On the 13th June 1944 the first German attack on Britain using the V-1 flying bomb, otherwise known as the ‘doodlebug’, took place. The bomb was specifically designed for terror bombing civilians, since its launch and autopilot system was able to identify a general target area but not hit a specific point.
The V-1 was powered by the Argus As 014 pulsejet engine, the first mass-produced engine of its type, the noisy operation of which led to the bomb earning its nickname as a ‘buzz bomb’ or ‘doodlebug’. The engine was simple and cheap to build and, combined with a simple fuselage of welded steel sheets and wings made of plywood, this meant the V-1 could be produced and operated at a fraction of the cost of other bombing methods.

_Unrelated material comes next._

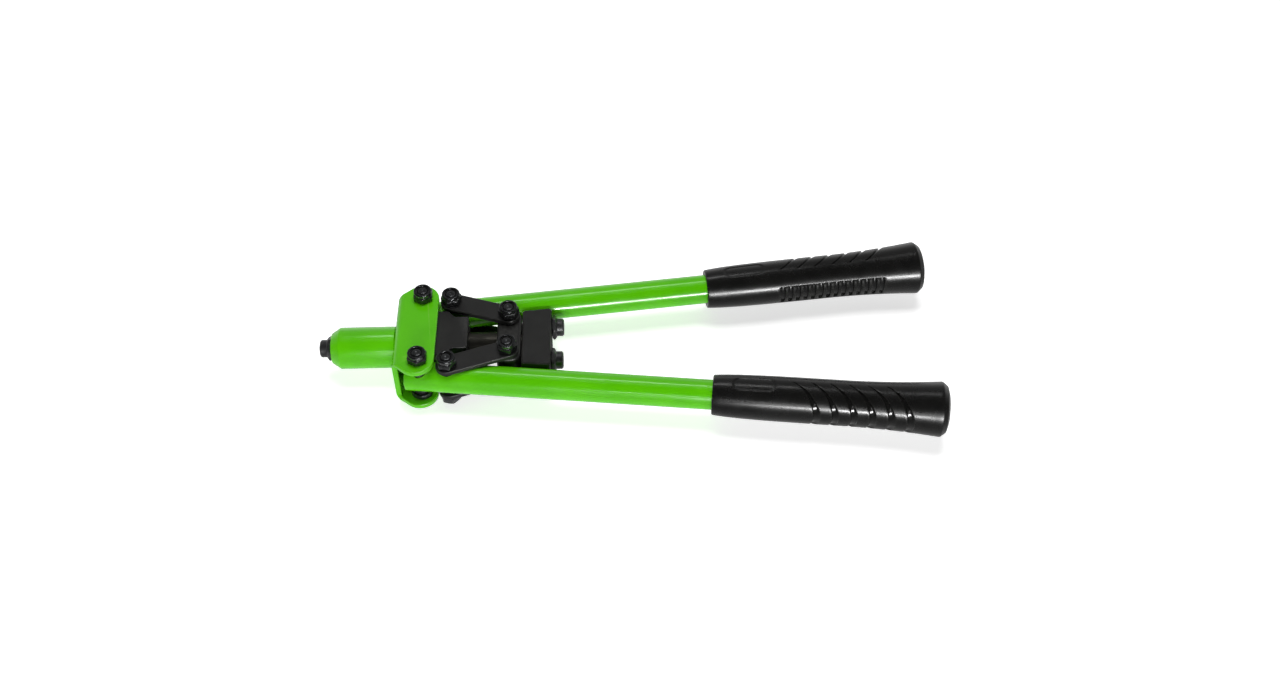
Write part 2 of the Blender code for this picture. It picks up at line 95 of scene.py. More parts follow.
def extent(node, place):
    """Lowest and highest corner of a CAD node in a local frame."""
    points = node_points(node, place)
    low = Vector(min(point[axis] for point in points) for axis in range(3))
    high = Vector(max(point[axis] for point in points) for axis in range(3))
    return low, high


def tube_heading(node):
    """Direction of a lever tube, from the centres of its two ends."""
    end_zone = 2.6
    points = node_points(node, local_frame((0, 0, 0)))
    low, high = min(point.x for point in points), max(point.x for point in points)
    front = [point for point in points if point.x < low + end_zone]
    rear = [point for point in points if point.x > high - end_zone]
    run = sum(rear, Vector()) / len(rear) - sum(front, Vector()) / len(front)
    return math.atan2(run.y, run.x)


AXIS_HEIGHT = joint_place("lever_far_pivot").z
TOOL = local_frame((joint_place("lever_far_pivot").x, 0.0, AXIS_HEIGHT))
LEVERS = {name: local_frame(joint_place(f"lever_{name}_pivot"),
                            tube_heading(f"lever_tube_{name}")) for name, _ in SIDES}


def link_frame(name):
    """Frame on a link's lever pivot, with X towards its crosshead bolt."""
    low, high = extent(f"crosshead_bolt_{name}", local_frame((0, 0, 0)))
    start = joint_place(f"links_{name}_pivot")
    run = (low + high) / 2 - start
    return local_frame(start, math.atan2(run.y, run.x))


LINKS = {name: link_frame(name) for name, _ in SIDES}


# ---------------------------------------------------------------- outlines
def arc(centre, radius, start, end, steps):
    """Points on an arc from one angle to another, in degrees."""
    angles = [math.radians(start + (end - start) * step / steps) for step in range(steps + 1)]
    return [(centre[0] + radius * math.cos(a), centre[1] + radius * math.sin(a)) for a in angles]


def circle(centre, radius, steps=ROUND, clockwise=False):
    points = arc(centre, radius, 0.0, 360.0, steps)[:-1]
    return points[::-1] if clockwise else points


def rounded(corners, steps=5, closed=True):
    """An outline of corners (x, y, radius), each rounded by an arc that fits its sides."""
    outline = []
    last = len(corners) - 1
    for index, (x, y, radius) in enumerate(corners):
        if radius == 0 or (not closed and index in (0, last)):
            outline.append((x, y))
            continue
        corner = Vector((x, y))
        before = Vector(corners[index - 1][:2]) - corner
        after = Vector(corners[(index + 1) % len(corners)][:2]) - corner
        half = before.angle(after) / 2
        cut = min(radius / math.tan(half), 0.48 * before.length, 0.48 * after.length)
        radius = cut * math.tan(half)
        before.normalize()
        after.normalize()
        centre = corner + (before + after).normalized() * (radius / math.sin(half))
        start, end = corner + before * cut - centre, corner + after * cut - centre
        first = math.degrees(math.atan2(start.y, start.x))
        sweep = (math.degrees(math.atan2(end.y, end.x)) - first + 180.0) % 360.0 - 180.0
        outline += arc(centre, radius, first, first + sweep, steps)
    return outline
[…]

The very first V-1 exploded near a railway bridge in Mile End, London, killing 8 civilians. Each launch site on the French and Dutch coasts could launch up to 18 bombs a day, but that figure was rarely met. Furthermore due to mechanical problems, guidance system failures, and an effective system of air defences only an estimated 25% of all V-1s hit their intended target. In fact, within just a couple of months of the first launch more than half of all V-1s were intercepted. However, the V-1 was still a highly effective weapon that caused significant damage to Britain.
The successful Allied advance after D-Day succeeded in disabling the launch sites on the French coast by September. This removed the threat of further attacks on British civilians.